1. Pre-heat the oven to 450 degrees.  Place sliced potatoes in a large bowl and fill with water. Swirl around a bit to wash off the surface starch on the potatoes and then drain in a colander, and dry on towels.  (This step is probably skippable if you're short on time.  Rinsing the starch and drying means browner, crispier potatoes that stick together better. If you're going to skip it, definitely DRY your potatoes for better stickability. Yep. You heard me. Stickability.)

2. Whisk 4 tablespoons of the butter, cornstarch, salt, pepper, and herbs together in a large bowl. Toss dried potatoes in and coat. Pour the remaining butter in an oven-safe 10 inch skillet (cast iron is gorgeous here, but if not use an ovensafe non-stick) and swirl to coat. Place 1 potato in the center and layer slices in concentric circles, until the bottom is covered. After that, arrange the rest of the slices for even thickness but unceremoniously. (I think the CI article actually uses the verb "dump".)

3. Put the skillet over medium-high heat and cook until sizzling and potatoes at the enge start to turn translucent, about 5 minutes. 

*Optional fussiness that is totally worth it*
Spray a 12 inch square of foil with non-stick cooking spray, put it oiled side down on top of the pan and grab a 9 inch cake pan. Fill it with 2 cups of pie weights or dried beans, put in top of the foil and press down. The deal here is that you're trying to get the potatoes to stick to one another as the bake in the oven, so that when you cut the galette, it serves up in neat slices.  Don't have pie weights or a cake pan or that just seems like a pain in the tail? Don't worry about it.
Transfer skillet to oven (with cake pan if you're using it) and back for 20 minutes.

4. Remove the cake pan if you're using it, and the foil.  Continue baking in the oven for 20-25 minutes, until the center of the galette is tender when poked with a paring knife. 

*** Editor's note: 
Put on your oven mitts.  Seriously. Already poor Robin from Semi Organic Life already scorched herself during this recipe, and I can't abide any more terrible accidents on my account, just remember. The handle is gonna be hot, hot,  hot, when you take it out of the oven. You'll need mitts to handle it for the rest of the recipe. Just put 'em on and keep 'em on folks. ***

5. With your oven mitts ON, return skillet to medium heat on the stovetop and gently shake the pan until it releases form the sides, 2-3 minutes.  (This didn't work for me. I just ran a paring knife around the edge of the skillet.)

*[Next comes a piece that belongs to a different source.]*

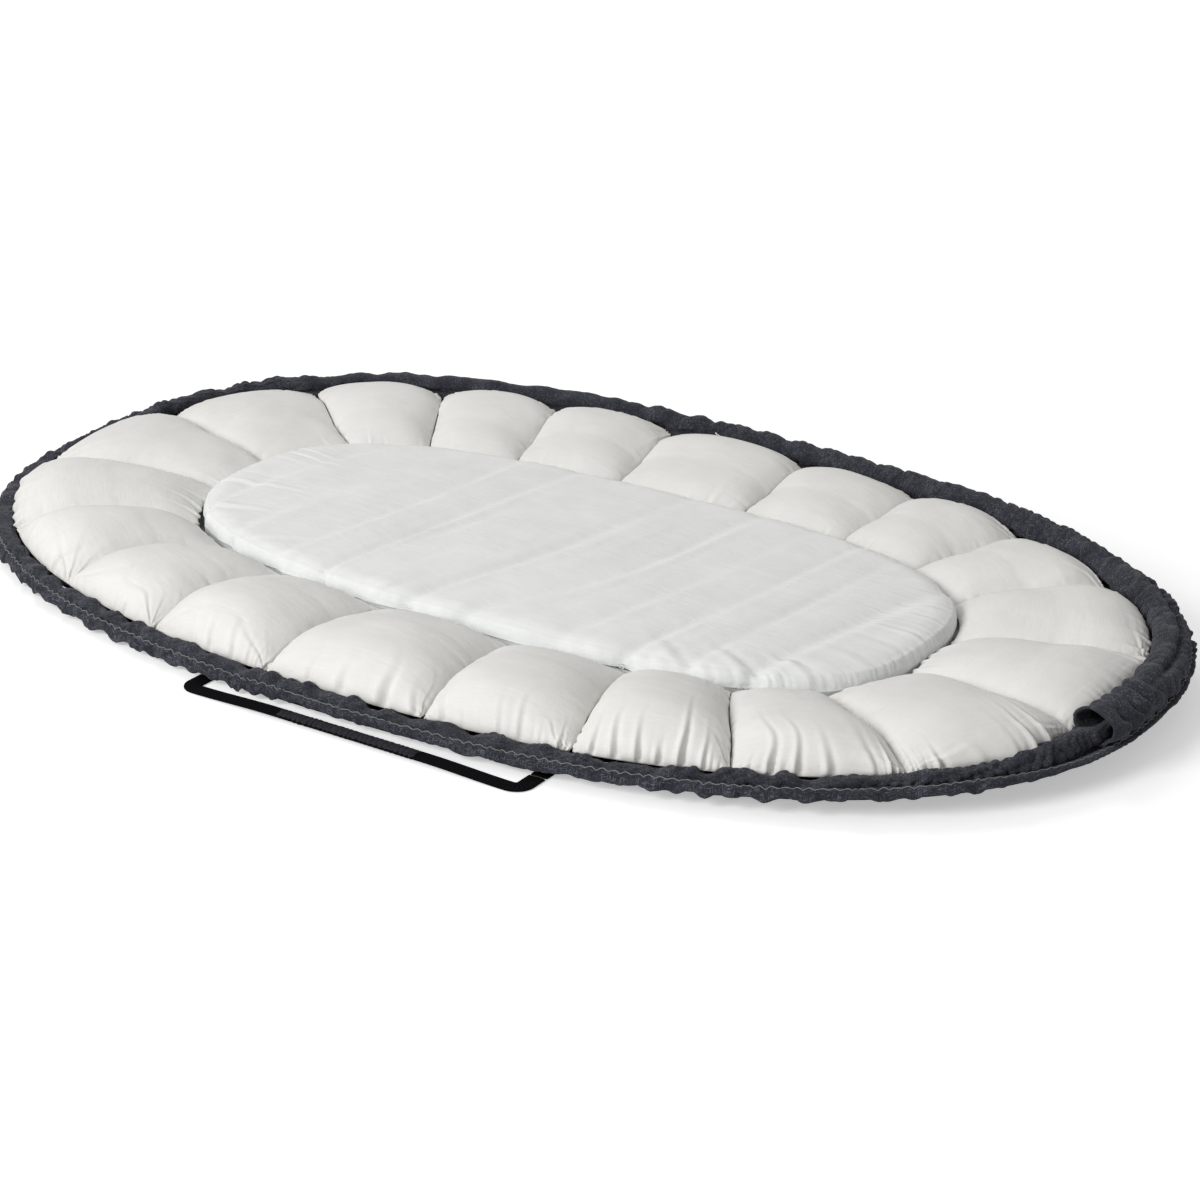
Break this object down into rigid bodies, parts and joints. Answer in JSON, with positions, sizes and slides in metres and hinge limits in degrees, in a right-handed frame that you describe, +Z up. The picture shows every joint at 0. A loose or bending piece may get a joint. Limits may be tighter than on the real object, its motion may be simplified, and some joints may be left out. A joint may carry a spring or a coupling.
{
  "type": "infant lounger",
  "caption": "Oval infant lounger laid flat: a ring of stuffed bolsters round a loose pad, in a shell with a gathered elastic rim and webbing handles.",
  "frame": {"origin": "on the floor, under the middle of the lounger", "axes": "+X along the length, towards the end where the rim's casing opens; +Y across, from the side with the low rim to the side with the raised rim; +Z up"},
  "size_m": [1.0492, 0.6984, 0.0589],
  "materials": {
    "charcoal_cloth": "matt melange weave",
    "white_cotton": "matt plain-weave cotton",
    "lining_cloth": "matt plain-weave cotton",
    "foam": "open-cell foam",
    "black_webbing": "woven webbing",
    "gathered_webbing": "gathered elastic webbing",
    "elastic_cord": "covered elastic"
  },
  "bodies": {
    "mat": {"base_shell": "charcoal_cloth", "base_lining": "lining_cloth", "bolster_01": "white_cotton", "bolster_02": "white_cotton", "bolster_03": "white_cotton", "bolster_04": "white_cotton", "bolster_05": "white_cotton", "bolster_06": "white_cotton", "bolster_07": "white_cotton", "bolster_08": "white_cotton", "bolster_09": "white_cotton", "bolster_10": "white_cotton", "bolster_11": "white_cotton", "bolster_12": "white_cotton", "bolster_13": "white_cotton", "bolster_14": "white_cotton", "bolster_15": "white_cotton", "bolster_16": "white_cotton", "bolster_17": "white_cotton", "bolster_18": "white_cotton", "bolster_19": "white_cotton", "bolster_20": "white_cotton", "rim_casing": "charcoal_cloth", "rim_header": "charcoal_cloth", "gathering_elastic": "elastic_cord", "cross_strap_left": "black_webbing", "cross_strap_right": "black_webbing"},
    "pad": {"pad_cover": "white_cotton", "pad_core": "foam"},
    "front_handle": {"front_handle_webbing": "black_webbing", "front_handle_grip": "gathered_webbing"},
    "back_handle": {"back_handle_webbing": "black_webbing", "back_handle_grip": "gathered_webbing"}
  },
  "joints": [
    {"name": "pad_lift", "type": "slide", "parent": "mat", "child": "pad", "axis": [0, 0, 1], "range_m": [0, 0.15]},
    {"name": "front_handle_swing", "type": "hinge", "parent": "mat", "child": "front_handle", "pos_m": [0, -0.3336, 0.0011], "axis": [-1, 0, 0], "range_deg": [0, 55]},
    {"name": "back_handle_swing", "type": "hinge", "parent": "mat", "child": "back_handle", "pos_m": [0, 0.3336, 0.0011], "axis": [1, 0, 0], "range_deg": [0, 90]}
  ]
}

6. Off heat, place a cutting board or large plate over the skillet. With double-fisted oven mitts, put one hand on the skillet handle, the other on the cutting board, and FLIP IT (boldly! with feeling!).  Lift the skillet off, slice with a serrated or extremely sharp knife, and serve.  If this scares the bejeezus out of you, don't worry about it.  Just slice while its in the skillet, and serve from the skillet itself.  

Enjoy this deliciousness! Thursday is my produce day, so there should be something more delicious coming soon...

*** P.S. : I have a crappy camera. I have crappy light in my kitchen. I am sorry my pictures are so crappy.  I promise, I'm working on it. Just bear with me until I am a less crappy photographer. ***


  1. Love it and I will be cooking this sometime in the next few days!!! I miss you so much and your wonderful food ramblings.....meaning, I am SOOOOO glad that you started this blog. I honestly was thinking last night, "I must tell Megan to start a food blog, if for no other reason than selfishness."

  2. thanks Emma! I just realized that I've committed a cardinal novice food writer faux pas: I used the word delicious like, 20 times in this post. Twice in one sentence. I need a swear jar, but for over-used food descriptors.